**RECORDS FOR PROCESSING**
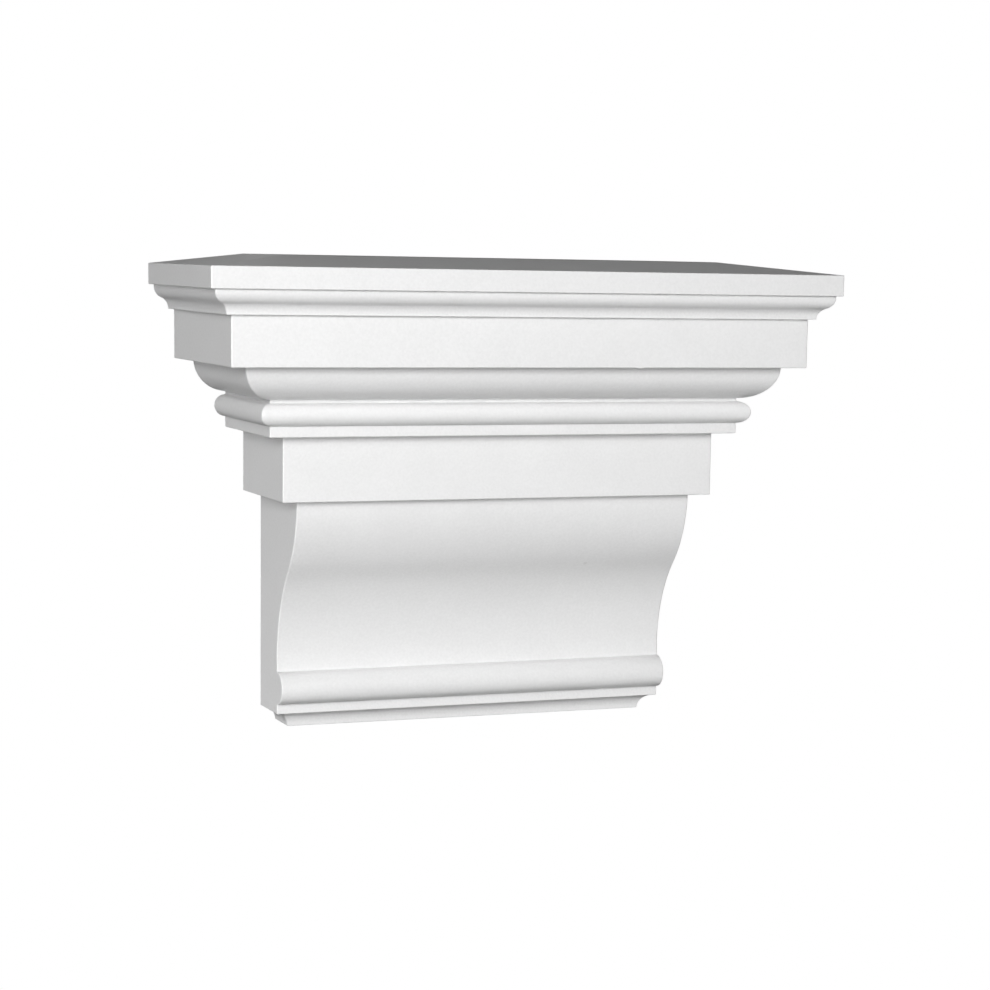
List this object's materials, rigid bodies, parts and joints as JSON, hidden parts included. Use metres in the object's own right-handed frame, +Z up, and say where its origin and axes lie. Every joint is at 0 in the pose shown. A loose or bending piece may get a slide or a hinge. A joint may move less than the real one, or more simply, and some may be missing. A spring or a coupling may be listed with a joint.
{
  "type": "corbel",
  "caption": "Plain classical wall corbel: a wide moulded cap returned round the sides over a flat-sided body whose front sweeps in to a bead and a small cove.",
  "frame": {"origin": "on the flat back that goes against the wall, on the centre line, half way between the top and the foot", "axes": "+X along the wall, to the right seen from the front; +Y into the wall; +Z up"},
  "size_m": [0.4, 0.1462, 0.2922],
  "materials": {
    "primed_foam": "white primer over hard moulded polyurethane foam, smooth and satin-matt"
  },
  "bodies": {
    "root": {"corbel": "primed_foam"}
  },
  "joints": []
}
--
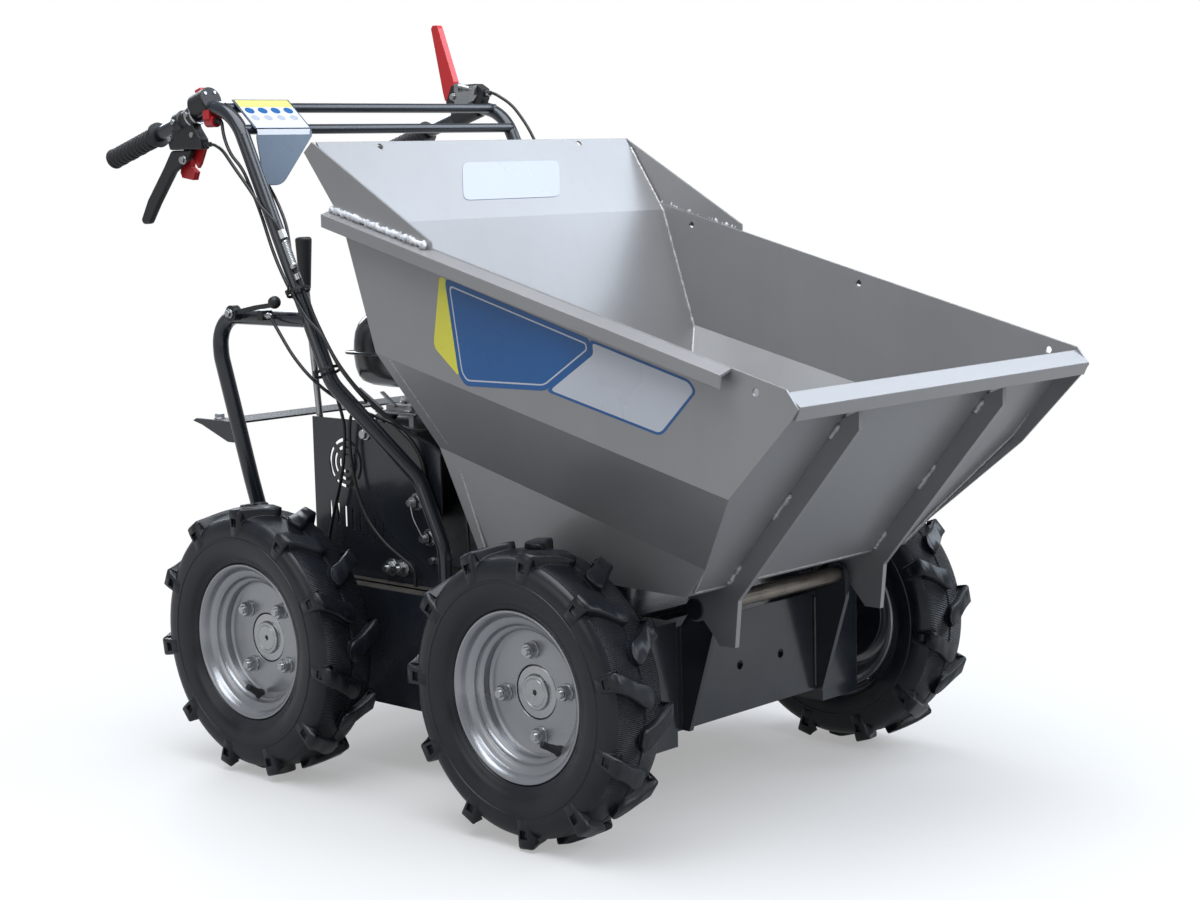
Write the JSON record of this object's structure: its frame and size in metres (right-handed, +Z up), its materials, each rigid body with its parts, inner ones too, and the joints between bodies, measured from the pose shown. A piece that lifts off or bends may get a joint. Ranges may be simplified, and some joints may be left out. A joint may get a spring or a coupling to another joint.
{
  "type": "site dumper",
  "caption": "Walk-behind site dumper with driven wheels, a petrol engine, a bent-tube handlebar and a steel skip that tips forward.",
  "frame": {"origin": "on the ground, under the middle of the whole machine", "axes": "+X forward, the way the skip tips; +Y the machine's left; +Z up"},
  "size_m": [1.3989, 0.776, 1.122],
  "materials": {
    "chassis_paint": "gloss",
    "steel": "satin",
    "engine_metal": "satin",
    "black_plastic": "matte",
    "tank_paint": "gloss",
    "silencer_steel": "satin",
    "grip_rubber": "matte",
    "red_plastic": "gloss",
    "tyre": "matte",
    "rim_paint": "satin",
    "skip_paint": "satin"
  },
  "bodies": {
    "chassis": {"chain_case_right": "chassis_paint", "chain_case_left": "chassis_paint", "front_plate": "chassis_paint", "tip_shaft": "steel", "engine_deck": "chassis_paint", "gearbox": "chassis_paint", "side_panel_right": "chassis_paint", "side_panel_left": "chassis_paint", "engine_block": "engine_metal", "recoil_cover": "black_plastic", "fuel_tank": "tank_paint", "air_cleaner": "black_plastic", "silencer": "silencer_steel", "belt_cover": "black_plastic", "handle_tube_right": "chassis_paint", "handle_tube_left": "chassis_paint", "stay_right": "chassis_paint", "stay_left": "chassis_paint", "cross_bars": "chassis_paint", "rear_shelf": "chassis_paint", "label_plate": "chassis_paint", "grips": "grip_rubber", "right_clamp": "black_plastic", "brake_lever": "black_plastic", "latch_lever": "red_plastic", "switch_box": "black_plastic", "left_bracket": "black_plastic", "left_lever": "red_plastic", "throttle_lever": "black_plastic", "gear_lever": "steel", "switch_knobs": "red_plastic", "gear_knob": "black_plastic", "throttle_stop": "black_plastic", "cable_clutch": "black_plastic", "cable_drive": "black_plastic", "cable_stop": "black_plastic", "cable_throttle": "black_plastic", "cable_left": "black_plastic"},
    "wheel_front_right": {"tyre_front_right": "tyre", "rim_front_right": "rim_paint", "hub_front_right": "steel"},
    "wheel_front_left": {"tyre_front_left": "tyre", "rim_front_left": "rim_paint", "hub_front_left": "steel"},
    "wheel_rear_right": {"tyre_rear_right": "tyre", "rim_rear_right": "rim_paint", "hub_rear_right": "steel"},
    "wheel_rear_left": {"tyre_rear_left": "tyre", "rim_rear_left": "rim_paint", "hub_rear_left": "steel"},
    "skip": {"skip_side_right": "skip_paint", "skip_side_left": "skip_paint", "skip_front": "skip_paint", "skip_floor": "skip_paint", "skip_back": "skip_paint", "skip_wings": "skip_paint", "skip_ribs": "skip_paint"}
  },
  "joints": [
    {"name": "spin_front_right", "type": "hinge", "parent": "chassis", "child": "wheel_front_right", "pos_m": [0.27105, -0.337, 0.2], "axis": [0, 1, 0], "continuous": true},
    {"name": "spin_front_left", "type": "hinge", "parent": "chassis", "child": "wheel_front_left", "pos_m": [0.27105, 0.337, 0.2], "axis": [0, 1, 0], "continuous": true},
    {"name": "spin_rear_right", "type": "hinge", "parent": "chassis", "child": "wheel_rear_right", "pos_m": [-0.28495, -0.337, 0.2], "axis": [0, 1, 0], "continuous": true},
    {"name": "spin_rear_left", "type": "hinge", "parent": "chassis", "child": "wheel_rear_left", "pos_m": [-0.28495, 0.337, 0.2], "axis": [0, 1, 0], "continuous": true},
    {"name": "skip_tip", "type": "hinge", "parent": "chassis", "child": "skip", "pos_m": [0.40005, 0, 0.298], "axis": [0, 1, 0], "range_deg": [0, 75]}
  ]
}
...
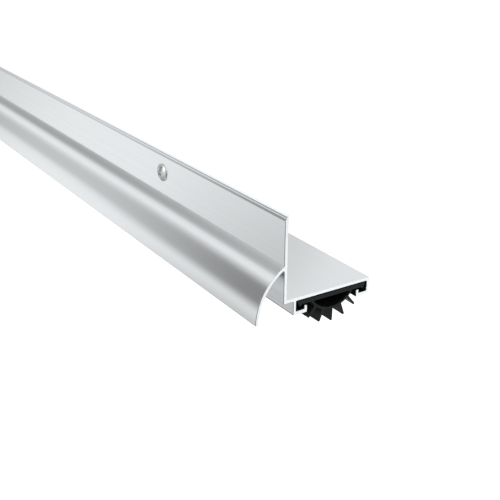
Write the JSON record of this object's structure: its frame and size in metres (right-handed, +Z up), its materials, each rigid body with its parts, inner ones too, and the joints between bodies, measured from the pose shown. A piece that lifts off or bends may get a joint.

**AIM OF THE TASK**
In the entries above, find lines with "joints" and copy each.

**EXERCISE SOLUTION**
List this object's materials, rigid bodies, parts and joints as JSON, hidden parts included. Use metres in the object's own right-handed frame, +Z up, and say where its origin and axes lie. Every joint is at 0 in the pose shown. A loose or bending piece may get a slide or a hinge. A joint may move less than the real one, or more simply, and some may be missing. A spring or a coupling may be listed with a joint.
  "joints": []
Write the JSON record of this object's structure: its frame and size in metres (right-handed, +Z up), its materials, each rigid body with its parts, inner ones too, and the joints between bodies, measured from the pose shown. A piece that lifts off or bends may get a joint. Ranges may be simplified, and some joints may be left out. A joint may get a spring or a coupling to another joint.
  "joints": [
Write the JSON record of this object's structure: its frame and size in metres (right-handed, +Z up), its materials, each rigid body with its parts, inner ones too, and the joints between bodies, measured from the pose shown. A piece that lifts off or bends may get a joint.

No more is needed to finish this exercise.